哪个逃犯?或者,谁是那个蒙面人?(5)

或许另一种疗法会对我更有帮助。要是我没有念念不忘如何成为一个女人,要是我的精神医师没有对我生命中那些手术永远改变不了的部分耿耿于怀,那么,我可能会对变性经历更加坦然。但结果是,最后媒体的曝光迫使我去谈论自己变性的事实,这种面对真相的方式痛苦至极。

——卡罗琳·科西,《我的故事》,1992年

另一个促使跨性别者保持沉默的原因则是跨性别亚文化本身的一种迷思。这个迷思认为,两三个变性人聚在一起,别人就更容易识破他们是变性人——这样他们就无法蒙混过关了。我可不信这一套。

我认为,变性人相互回避,因为我们都戳到了彼此的痛处。

我们每个人,不论是不是变性人,都从小形成了一种世界观——以此让我们的经验变得可信,使我们的存在变得合理,为我们每个人都可能具备的疯狂辩护。不是变性人的大多数人可以把自己的世界观泊靠在文化的规范之上,而所有的杂志、电视、电影、电子讯息公告栏以及与日俱增的无数传媒手段都会宣扬这种世界观。

而变性人在这个文化中既得不到媒体公正而准确的呈现,也得不到社会的尊重,所以我们的世界观是在孤独中形成的。孤独之中,我们摸索得出自己遗世独立的缘由。迄今为止的所有关于跨性别经验的文献都无法帮助我们形成一种与其他跨性别者一致的跨性别世界观,因为迄今为止的所有性别理论和变性理论都不是由变性人自己写成的;不是变性人的作者们,无论多么出于善意,也不过是在努力让我们嵌入他们的世界观之中而已。而跨性别者早在幼年就已开始学习如何向自己解释性别了。

十岁或十一岁的时候,我常常一个人在地下室玩儿,藏身角落,无人打扰。那里有一把旧椅子,我在上面安上了各种电线、盒子以及仪表:它是我的性别转换机。我会坐在椅子上,拨动表盘,只需轻轻一按,我就开始了一场想象中的冒险。我幻想自己是个小女生,而且通常是个豆蔻年华的女同性恋,就像南希·德鲁或者长袜子皮皮那样。

多数变性人选择相信世界上只有男人和女人、没有中间地带的理论:他们赞成性别体制。

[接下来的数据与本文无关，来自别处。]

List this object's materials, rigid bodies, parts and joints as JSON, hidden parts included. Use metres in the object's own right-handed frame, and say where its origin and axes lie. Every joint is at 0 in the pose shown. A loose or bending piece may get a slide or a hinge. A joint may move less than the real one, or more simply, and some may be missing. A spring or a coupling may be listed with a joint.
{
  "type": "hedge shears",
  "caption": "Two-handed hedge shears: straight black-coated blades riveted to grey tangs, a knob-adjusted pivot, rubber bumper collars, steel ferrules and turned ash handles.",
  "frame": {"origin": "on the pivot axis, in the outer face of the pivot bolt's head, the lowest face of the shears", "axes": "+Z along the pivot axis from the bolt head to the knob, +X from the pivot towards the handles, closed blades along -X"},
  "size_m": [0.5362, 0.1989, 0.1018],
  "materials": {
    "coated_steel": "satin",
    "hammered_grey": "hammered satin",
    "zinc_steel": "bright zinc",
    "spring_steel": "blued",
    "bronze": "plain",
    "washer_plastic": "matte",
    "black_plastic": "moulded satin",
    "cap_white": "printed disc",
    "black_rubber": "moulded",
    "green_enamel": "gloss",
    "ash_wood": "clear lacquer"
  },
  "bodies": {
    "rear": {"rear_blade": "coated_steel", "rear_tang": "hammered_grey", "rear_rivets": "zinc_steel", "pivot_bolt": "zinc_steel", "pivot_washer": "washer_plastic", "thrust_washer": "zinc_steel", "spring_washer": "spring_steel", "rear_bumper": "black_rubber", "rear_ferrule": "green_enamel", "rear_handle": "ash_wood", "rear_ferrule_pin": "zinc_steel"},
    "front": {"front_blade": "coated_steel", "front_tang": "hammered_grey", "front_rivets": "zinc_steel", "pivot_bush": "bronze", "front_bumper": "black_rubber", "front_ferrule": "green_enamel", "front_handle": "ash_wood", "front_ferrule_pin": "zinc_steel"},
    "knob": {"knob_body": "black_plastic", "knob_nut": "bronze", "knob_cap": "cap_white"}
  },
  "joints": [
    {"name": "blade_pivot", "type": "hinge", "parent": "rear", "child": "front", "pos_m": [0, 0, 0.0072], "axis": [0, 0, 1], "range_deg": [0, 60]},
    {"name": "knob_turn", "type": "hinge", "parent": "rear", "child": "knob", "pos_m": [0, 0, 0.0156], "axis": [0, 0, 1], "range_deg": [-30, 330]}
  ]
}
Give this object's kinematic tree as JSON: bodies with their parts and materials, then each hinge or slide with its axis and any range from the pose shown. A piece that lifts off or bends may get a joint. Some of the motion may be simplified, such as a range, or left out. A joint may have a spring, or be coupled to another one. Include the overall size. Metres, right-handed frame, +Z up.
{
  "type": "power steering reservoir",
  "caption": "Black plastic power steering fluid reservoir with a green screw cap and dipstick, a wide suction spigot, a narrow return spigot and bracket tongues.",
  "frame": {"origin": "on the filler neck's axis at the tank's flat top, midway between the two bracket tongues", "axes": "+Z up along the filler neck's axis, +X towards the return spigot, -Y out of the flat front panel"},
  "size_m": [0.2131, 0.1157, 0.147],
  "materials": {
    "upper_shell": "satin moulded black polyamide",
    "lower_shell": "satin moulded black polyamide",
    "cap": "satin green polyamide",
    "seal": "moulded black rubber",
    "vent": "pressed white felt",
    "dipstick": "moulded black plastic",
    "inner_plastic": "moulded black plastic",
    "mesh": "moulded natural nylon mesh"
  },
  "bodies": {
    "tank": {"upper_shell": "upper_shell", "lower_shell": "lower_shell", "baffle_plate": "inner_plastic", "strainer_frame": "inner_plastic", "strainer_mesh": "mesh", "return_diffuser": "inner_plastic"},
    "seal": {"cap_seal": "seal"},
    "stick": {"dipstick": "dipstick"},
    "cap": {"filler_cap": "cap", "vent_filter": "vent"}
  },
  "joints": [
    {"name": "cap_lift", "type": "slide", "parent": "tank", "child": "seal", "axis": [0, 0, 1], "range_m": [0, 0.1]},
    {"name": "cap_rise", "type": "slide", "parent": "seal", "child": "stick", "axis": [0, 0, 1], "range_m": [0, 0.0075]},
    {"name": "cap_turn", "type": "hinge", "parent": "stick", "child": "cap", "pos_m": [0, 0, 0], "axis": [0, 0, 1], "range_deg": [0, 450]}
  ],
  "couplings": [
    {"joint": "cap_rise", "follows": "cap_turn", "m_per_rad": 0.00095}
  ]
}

曾几何时,我亦如此——我只是知道我必须二选其一——因此,在我的世界观里面,我觉得自己是个错误:一件需要被修理的东西,修好了才可以天衣无缝地放进其中的一个类别里。

变性人自己发展出来的世界观有着非常微妙的差异。只需和几位跨性别者交谈一下,你就会发现,从前看似寡淡无味的性别概念,其实是多么丰富而细腻。

在和其他变性人的接触中,我们带入了对自我存在的独特解释,而其他的变性人也毕生都在建构他们自己存在的理由。相见之时,如果我们的世界观迥然不同,那么我们就会威胁到彼此对这个世界的基本信念——我们会威胁到彼此。所以,与其不欢而散,不如老死不相往来。在我写下这一切的时候,情况已经开始改变了。变性人和其他的跨性别者终于坐在一起,彼此了解,彼此对照——而我们发现,原来是主流文化出了问题。因为共聚一堂,我们当中的许多人已经开始接纳自己、接纳彼此。我们当中的许多人已经开始向这个要求我们缄口不言的文化发出抗议。

我们所处的这个文化倾向于牺牲掉经验的个性,以保障一种可被更多人接受的共性。结果,我们有了麦当劳,却吃不到真正可口的食物;我们到处修建度假旅馆,却找不到一个真正宜人的家;我们整天读着《今日美国》这样的无聊报纸,却看不到针砭时弊的时评和社论。如此情形,俯拾皆是。

我们的灵魂充满了各种可能性,但是,我们把自己拴死在既得的社会身份和归类之上,以方便向更多人推销自己。我们使用那些最不会发人深省的头衔,也许,我们正是如此成为男人或者女人,并且对此身份甘之如饴。

要把我们从这种文化所强加的羔羊式的沉默中解放出来,首先就要让跨性别者开始彼此交谈,诚挚提问,洗耳恭听。